If there has been an actual sale and the ownership of the goods has passed to the buyer, the loss falls on him if they are destroyed without fault of the seller, even though they remain in the seller's possession. If the ownership still remains with the seller, the loss would fall on the seller, wherever the goods may be, even though on their way to the purchaser.

Goods are sometimes sold with the privilege of returning if not sold at a certain time. In such a sale the title passes and in event of destruction by fire, the buyer would lose. The agreement to take the goods back is a condition subsequent.

The case is to be distinguished from that in which the goods. are sent on consignment. (See § 93.)

Where the contract was not for any specific articles, but only for so many feet of lumber, bushels of wheat, etc., the destruction of the wheat or lumber which the seller had at the time the contract was made would not excuse him from performing it.
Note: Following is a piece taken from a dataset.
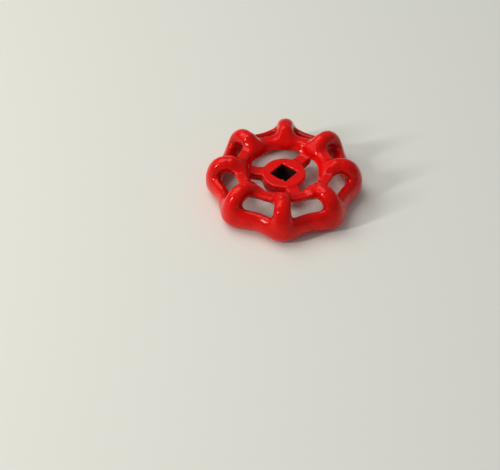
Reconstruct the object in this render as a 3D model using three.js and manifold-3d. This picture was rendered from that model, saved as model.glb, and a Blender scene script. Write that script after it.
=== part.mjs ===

He must go out and buy more to replace what was lost.

Note:

I. The agreement of sale should be very definite as to the time when the ownership is to pass from the seller to the buyer. Much may depend on this fact.

§ 89. Sales to Arrive

Contracts are made at times for the sale of specific goods to arrive on a named ship. This arrival is a condition precedent. If the goods do not arrive, or if they arrive on another ship, the contract is nullified.

§ 90. A Contract of Sale Must Be Legal

Every contract must be legal to be enforceable. A contract for the sale of liquor in a prohibition state could not be enforced, and, if liquor had been sold, the seller could not recover the purchase price. This is also true where a license is required to sell any particular commodity. An unlicensed seller could not collect. (See general discussion of illegal contracts, $$ 39, 57.)

Note:

I.

Where there has been an illegal contract, the courts will leave both parties just where they found them, and refuse to help either.